AVAILABLE DATA:
______________________________

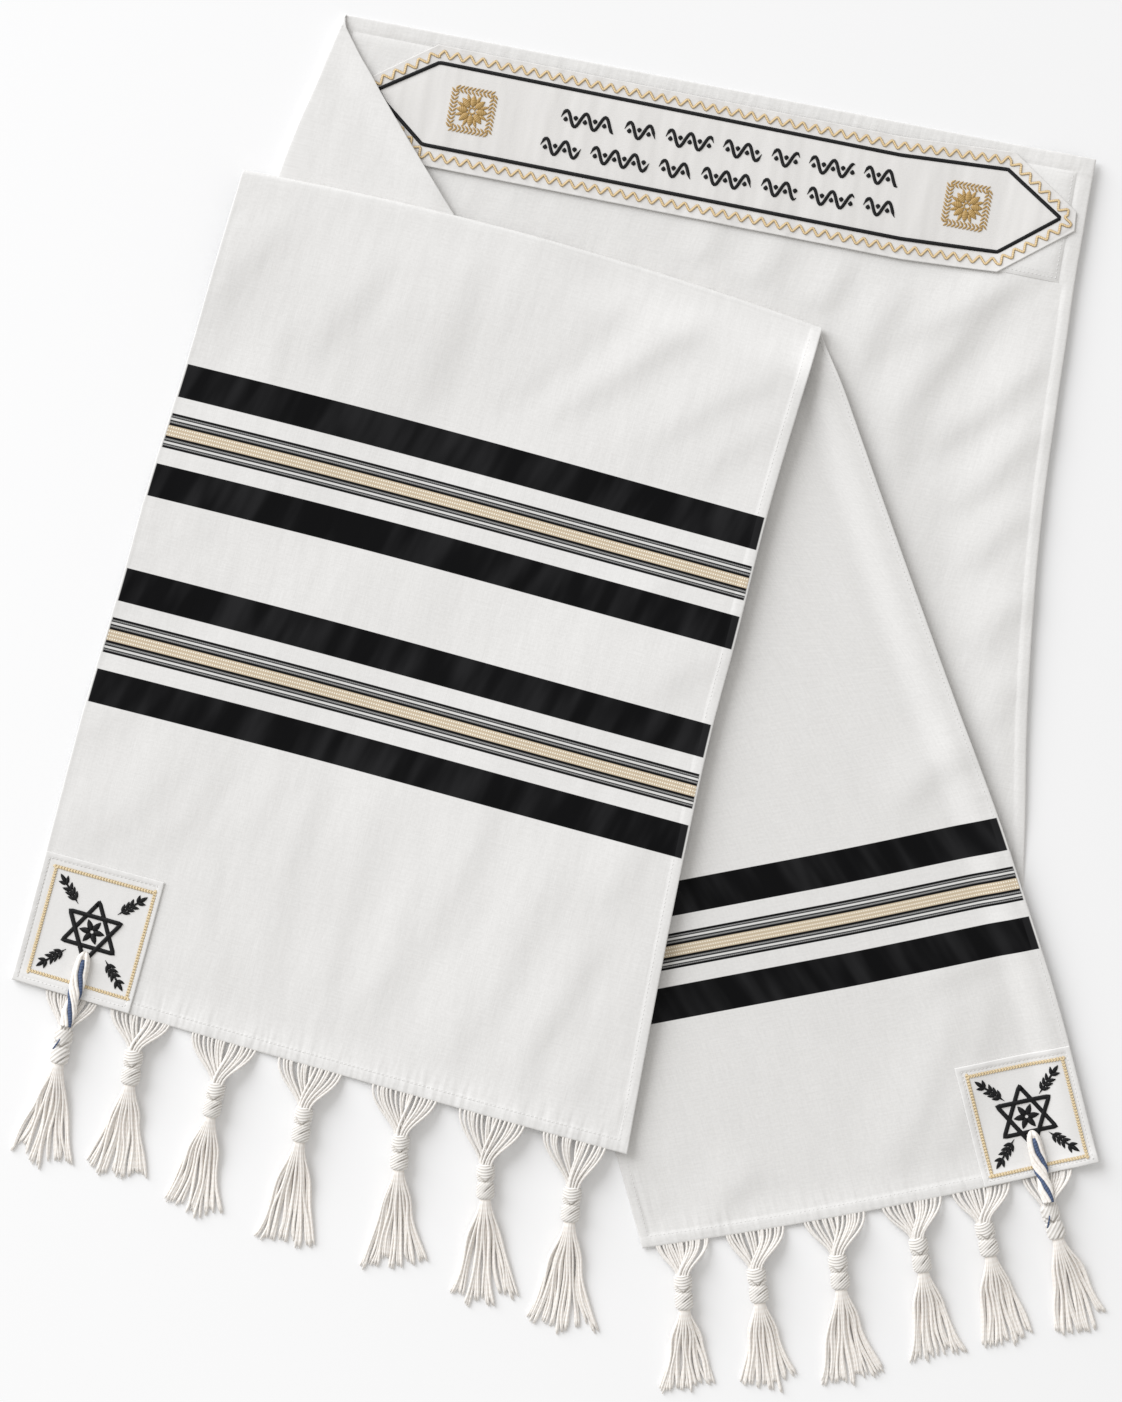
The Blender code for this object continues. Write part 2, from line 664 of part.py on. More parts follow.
FRONT_SHEETS = front_sheets()
SECOND_SHEETS = second_sheets()
end_panels(FRONT_SHEETS, SECOND_SHEETS, CLOTH_FINISH)
neck_panel(CLOTH_FINISH)
neck_facing(CLOTH_FINISH)
neck_band(SATIN_FINISH)
corner_patch("corner_patch_left", FRONT_SHEETS[0], False, PATCH_FINISH)
corner_patch("corner_patch_right", SECOND_SHEETS[0], True, PATCH_FINISH)

for number, tassel_row in enumerate(FRONT_TASSELS, 1):
    tassel(f"front_tassel_{number}", hem_of(FRONT, FRONT_LENGTH), tassel_row, number, YARN_FINISH)
for number, tassel_row in enumerate(SECOND_TASSELS, 1):
    tassel(f"second_tassel_{number}", hem_of(SECOND, SECOND_LENGTH), tassel_row, number + 7, YARN_FINISH)
for cord_name, cord_route in CORD_ROUTES.items():
    twisted_cord(cord_name, cord_route, CORD_FINISH)
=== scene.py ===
"""Looks of a tallit prayer shawl laid flat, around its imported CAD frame.

Sizes are millimetres in the tables and functions and metres in the meshes. X runs to the right, Y
towards the neck edge and Z up. A place on an end of the shawl is a distance down from the end fold
and a distance across from the left edge.
"""

import json
import math

import bpy
import numpy as np
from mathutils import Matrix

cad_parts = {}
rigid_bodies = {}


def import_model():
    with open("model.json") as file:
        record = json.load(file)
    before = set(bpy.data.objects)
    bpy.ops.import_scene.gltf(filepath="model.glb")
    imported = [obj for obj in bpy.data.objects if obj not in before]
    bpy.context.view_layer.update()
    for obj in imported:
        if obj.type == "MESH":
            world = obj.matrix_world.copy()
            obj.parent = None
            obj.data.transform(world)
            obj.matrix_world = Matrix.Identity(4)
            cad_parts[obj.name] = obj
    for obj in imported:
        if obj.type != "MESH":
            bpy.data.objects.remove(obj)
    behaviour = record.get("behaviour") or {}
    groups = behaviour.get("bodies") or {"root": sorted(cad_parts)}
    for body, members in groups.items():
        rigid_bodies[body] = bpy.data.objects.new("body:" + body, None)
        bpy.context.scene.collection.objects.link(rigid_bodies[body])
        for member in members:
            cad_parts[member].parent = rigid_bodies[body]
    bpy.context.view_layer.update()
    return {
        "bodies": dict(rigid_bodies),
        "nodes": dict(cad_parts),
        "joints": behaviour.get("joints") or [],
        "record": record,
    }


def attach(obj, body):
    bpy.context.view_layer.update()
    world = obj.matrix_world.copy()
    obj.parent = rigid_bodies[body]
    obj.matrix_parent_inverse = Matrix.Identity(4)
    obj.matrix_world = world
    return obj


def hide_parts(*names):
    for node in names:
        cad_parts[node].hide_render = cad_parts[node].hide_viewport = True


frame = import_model()

MM = 0.001
TAU = math.tau
UP = np.array([0.0, 0.0, 1.0])

# ---------------------------------------------------------------- sizes shared with the CAD source

CLOTH = 1.2  # wall of the shawl cloth
TRIM = 1.0  # wall of the facing, the neck band and the corner patches
SEAM_GAP = 0.3
LAYER_GAP = 0.5
LAYER = CLOTH + LAYER_GAP

HEM_FADE = 40.0
HIDDEN_TO = 612.0

NECK_FOLD_RADIUS = 2.7
NECK_CORNER_RADIUS = 1.35
END_FOLD_RADIUS = 3.7
FOLD_TAPER = 60.0

COVER_MARGIN = 36.0
COVER_DRAPE = 90.0
WAVE_HEIGHT = 1.2
WAVE_LENGTH = 150.0
WAVE_HEADING = (0.55, -0.83)
WAVE_FADE = 150.0

FRONT_LENGTH = 665.0
# down, left x, left y, right x, right y, bow
FRONT_ROWS = np.array([
    (0, -250, 418, 206, 294, 10),
    (157, -296, 266, 162, 145, 2),
    (264, -328, 163, 136, 42, 2),
    (326, -344, 105, 120, -18, 1),
    (432, -374.5, 1.5, 97, -121.5, 1),
    (557, -406, -116, 72.5, -245.5, 0),
    (FRONT_LENGTH, -434, -219.5, 52, -357, -2),
])
SECOND_LENGTH = 692.0
SECOND_ROWS = np.array([
    (0, -250, 418, 206, 294, 10),
    (153, -167, 206, 257, 149, 4),
    (324, -67, -51, 315, -12, 0),
    (411, -20.5, -167, 345, -93, 0),
    (478, 1.5, -230, 366, -157, 0),
    (561, 28.5, -308, 391, -236, 0),
    (SECOND_LENGTH, 64, -432, 424.5, -363.5, -4.5),
])
NECK_LENGTH = 607.0
NECK_ROWS = np.array([
    (0, -170.5, 542, 422, 427, 0),
    (16, -177.5, 528, 419, 411, 0),
    (57, -193, 490, 412, 370.5, 0),
    (102, -211, 449, 404.5, 326, 0),
    (138, -224, 415, 399.5, 290, 0),
    (190, -239.5, 366, 392, 239.5, 0),
    (287, -268.5, 273, 379, 143, 0),
    (382, -298, 182.5, 371, 48, 0),
    (455, -320, 113, 367.5, -24.5, 0),
    (527, -342, 43.5, 366.5, -97, 0),
    (NECK_LENGTH, -366, -31.5, 364, -177, 0),
])
# down the fold, x and y of the flap's free edge on the same row
FLAP_EDGE = np.array([
    (0, -170, 542),
    (10.5, -169.3, 531.7),
    (20, -164.3, 521.1),
    (32, -157.5, 507.5),
    (43.5, -150, 494.7),
    (54.4, -143.9, 483.3),
    (63, -137.9, 472.7),
    (94, -114.5, 433),
    (138, -84, 383),
    (166, -65, 351.5),
])
FACING_TOP = 12.5
FACING_SEAM = 101.0
FACING_SIDE = 12.5

PATCH_INSET = 0.5
FRONT_PATCH = (97.0, 106.0)  # width and length
SECOND_PATCH = (92.5, 94.5)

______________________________

REQUIRED WORK: Within the material above, transcribe exactly the lines that run from the line holding "FRONT_SHEETS = front_sheets()" through the line holding "obj.parent = None".

ANSWER TO THE EXERCISE:
FRONT_SHEETS = front_sheets()
SECOND_SHEETS = second_sheets()
end_panels(FRONT_SHEETS, SECOND_SHEETS, CLOTH_FINISH)
neck_panel(CLOTH_FINISH)
neck_facing(CLOTH_FINISH)
neck_band(SATIN_FINISH)
corner_patch("corner_patch_left", FRONT_SHEETS[0], False, PATCH_FINISH)
corner_patch("corner_patch_right", SECOND_SHEETS[0], True, PATCH_FINISH)

for number, tassel_row in enumerate(FRONT_TASSELS, 1):
    tassel(f"front_tassel_{number}", hem_of(FRONT, FRONT_LENGTH), tassel_row, number, YARN_FINISH)
for number, tassel_row in enumerate(SECOND_TASSELS, 1):
    tassel(f"second_tassel_{number}", hem_of(SECOND, SECOND_LENGTH), tassel_row, number + 7, YARN_FINISH)
for cord_name, cord_route in CORD_ROUTES.items():
    twisted_cord(cord_name, cord_route, CORD_FINISH)
=== scene.py ===
"""Looks of a tallit prayer shawl laid flat, around its imported CAD frame.

Sizes are millimetres in the tables and functions and metres in the meshes. X runs to the right, Y
towards the neck edge and Z up. A place on an end of the shawl is a distance down from the end fold
and a distance across from the left edge.
"""

import json
import math

import bpy
import numpy as np
from mathutils import Matrix

cad_parts = {}
rigid_bodies = {}


def import_model():
    with open("model.json") as file:
        record = json.load(file)
    before = set(bpy.data.objects)
    bpy.ops.import_scene.gltf(filepath="model.glb")
    imported = [obj for obj in bpy.data.objects if obj not in before]
    bpy.context.view_layer.update()
    for obj in imported:
        if obj.type == "MESH":
            world = obj.matrix_world.copy()
            obj.parent = None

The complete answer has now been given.